The most recent crime against common sense was committed by the bosses of Alliance Capital Management Holding LP in New York, when they issued their employees a little booklet telling them how to behave. A copy of this book now sits on my desk, where it continues to startle anyone who happens upon it.

“Dress shirts should always be neatly pressed, long sleeved, and made of an opaque fabric,” it begins. “Ties,” it continues, “should coordinate with a shirt (and) should be long enough to reach the tip of your belt.”

From there, the book, which could be titled “The Alliance Capital Rules for Life,” only gets better, or worse, depending on whether you are an outsider looking in or an Alliance Capital employee who has been asked to conform.

The manual contains sections entitled “Appropriate Conversations,” “Telephone Etiquette,” “Restroom Behavior” and “Elevator Etiquette.” It offers a short treatise on “Basic Hygiene,” in which the authorities at Alliance Capital remind their underlings that “while we do not think twice about using deodorant or antiperspirant every morning, we may not think about lingering food odors.”

There is a disquisition on “Annoying Habits” in which employees learn that “seemingly innocuous habits such as rocking back and forth, playing with hair, or constantly adjusting clothing can be detrimental to professional image.”

How to fly

On and on it goes, reaching even into the employee’s life outside the office. On airplanes, for instance, “if the person in the seat next to you wants to engage in conversation, and you do not want to speak with him or her, explain politely that you would like to read, sleep or work.”

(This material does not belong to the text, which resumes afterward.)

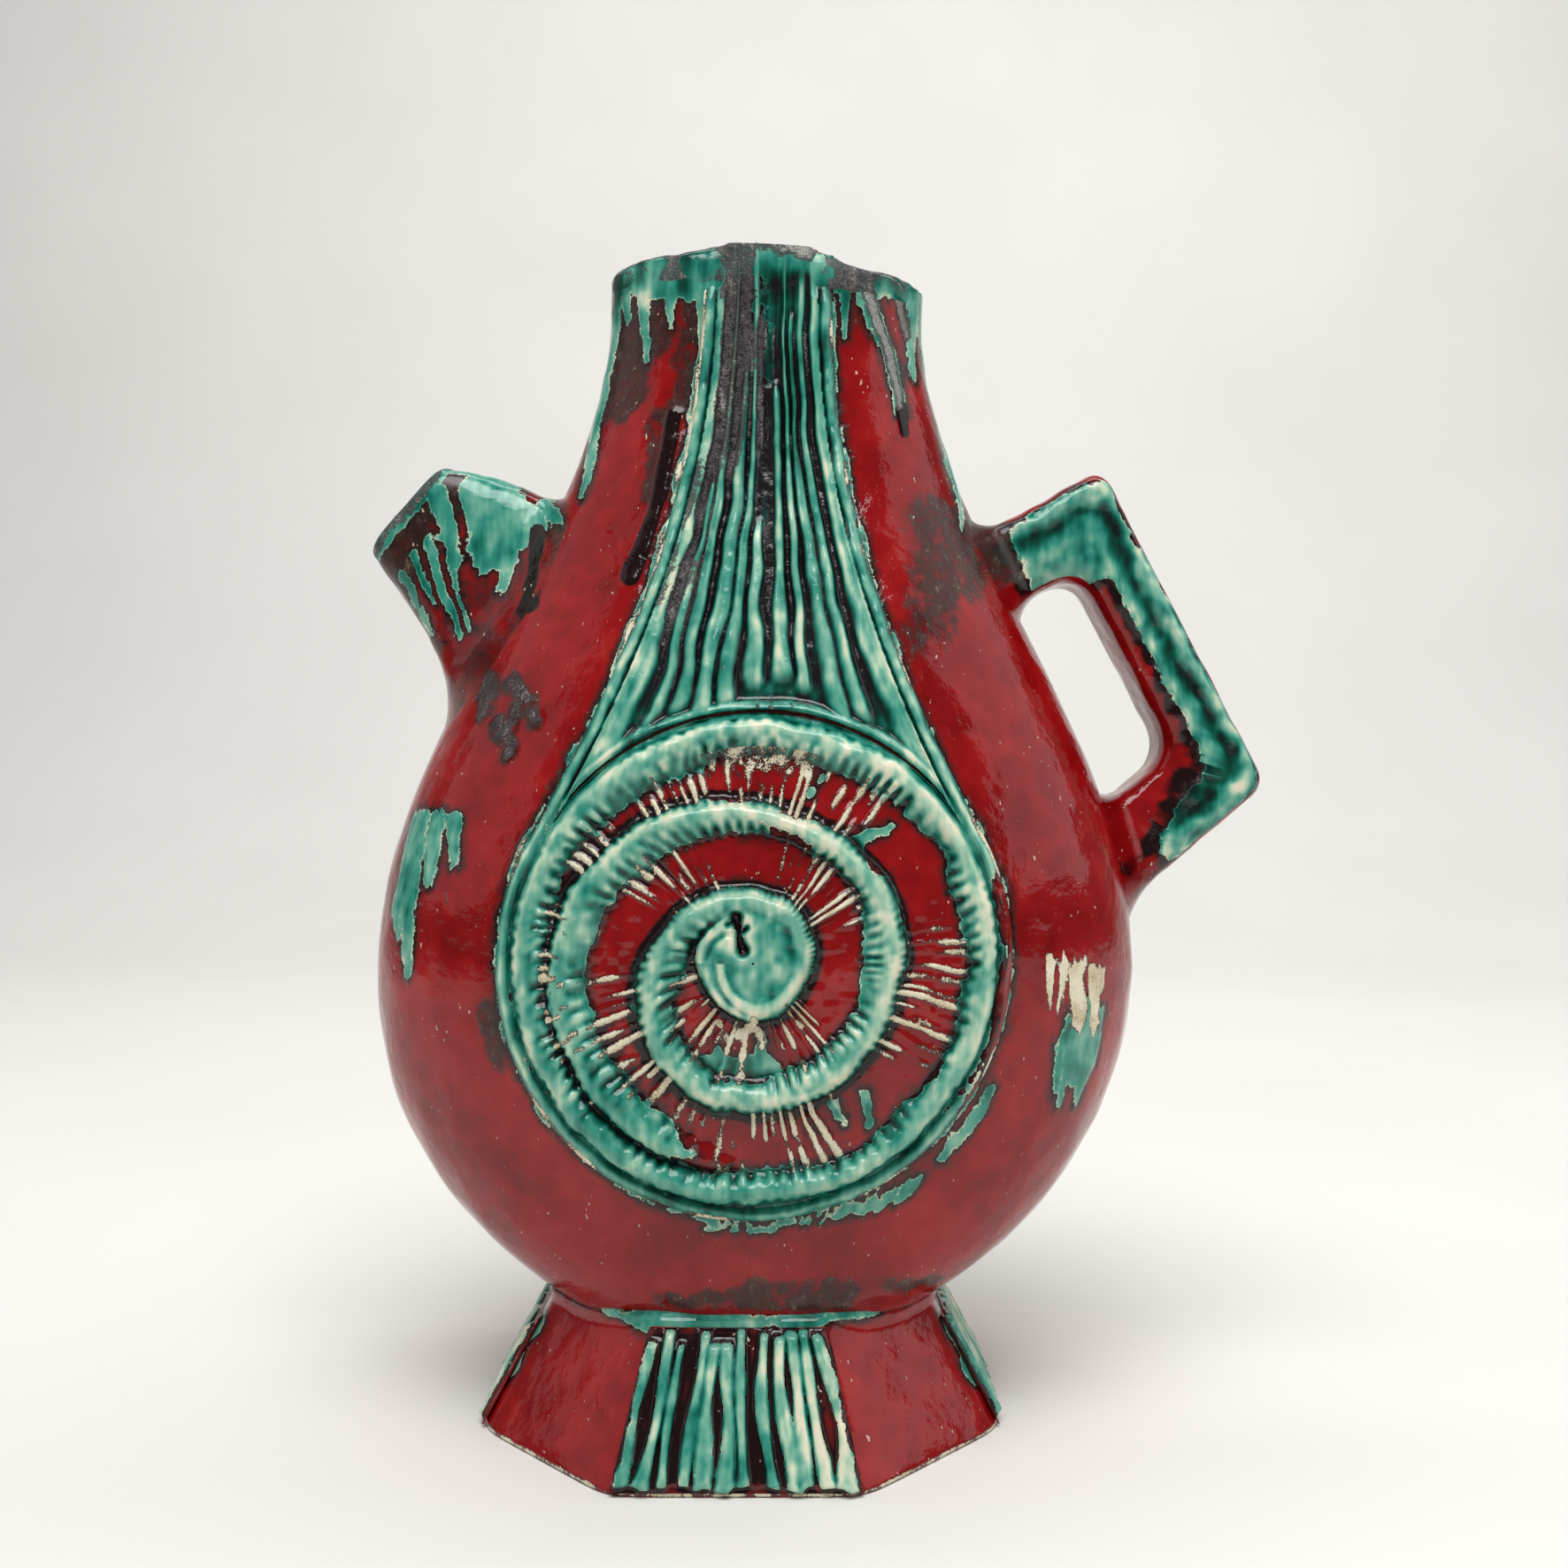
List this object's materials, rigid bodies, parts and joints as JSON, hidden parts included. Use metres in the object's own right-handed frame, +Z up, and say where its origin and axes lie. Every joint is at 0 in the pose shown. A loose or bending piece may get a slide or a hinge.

Truly, a breathtaking performance. The management of Alliance Capital must set some sort of land speed record for being out of step with the times. Reading their booklet, I found my mind drifting back to the 1950s TV sitcoms in which a beleaguered organization man chases around after his boss, lips a-pucker. That character, if he ever existed in real life, might have taken an etiquette manual from the boss to heart. But who in our times stands to benefit from such a work?

The obvious answer the employees of Alliance Capital could not possibly be right. Think about it: If you were an employee of a company in the year 2000 and your boss gave you a little book telling you never to eat onions for lunch and always to wash up after you pee, what would be your response?

Recent history shows that the main effect of any attempt to discipline Wall Street Man will be to cause him to rebel. Perhaps there are still a few constipated souls on Wall Street who would say, “Finally, we have someone in charge who can make the people around me behave like real professionals!” But I’ll bet most everyone else would say, “Screw you, I’m going to eat twice the number of onions, then pee in my pants, and when I’m finished, if the spirit moves me, go to work for your competition.”

If the audience for this book is not the employees, it must be the customers the pension funds and so on who pay Alliance Capital to manage their money. Presumably these people will be pleased to know that on their rare visits to Alliance Capital they won’t be greeted by employees in gauzy shirts with stumpy ties dangling between their exposed nipples, who make unseemly jokes in meetings and unpleasant grunts in the rest rooms. Maybe that is the point. Money management is not supposed to be interesting, it is supposed to be careful, and the people who do it should exude a similar carefulness.

Possible reactions

But, again, think about it: If you have put your money into Alliance Capital’s hands, does the knowledge that management feels that its employees need to be told to wash after they pee make you feel better or worse? If it were my money, I’d feel worse and not about the employees. About the management.

Specifically, I’d wonder if they were aware that those creatures they purport to manage work in the most open labor market on the planet, and that, if hounded about the petty details of their daily lives, the best of them will simply pick up and take their talents elsewhere. A firm is a lot less likely to attract great money managers if the money managers are also required to wash after they pee. Indeed, it’s a known fact that a lot of great money managers have neglected to wash after they pee. But that fact alone has done nothing to alter their performance.

And so in the end, the Alliance Capital etiquette book is without an audience. Those few who read it from cover to cover will have a reaction that is the opposite of the one intended.

Employees and outsiders who happen to see it will assume that the people who run Alliance Capital are boobs. It’s a pity they don’t have manuals to fix that.

Michael Lewis, the author of “Liar’s Poker” and “The New New Thing,” is a columnist for Bloomberg News.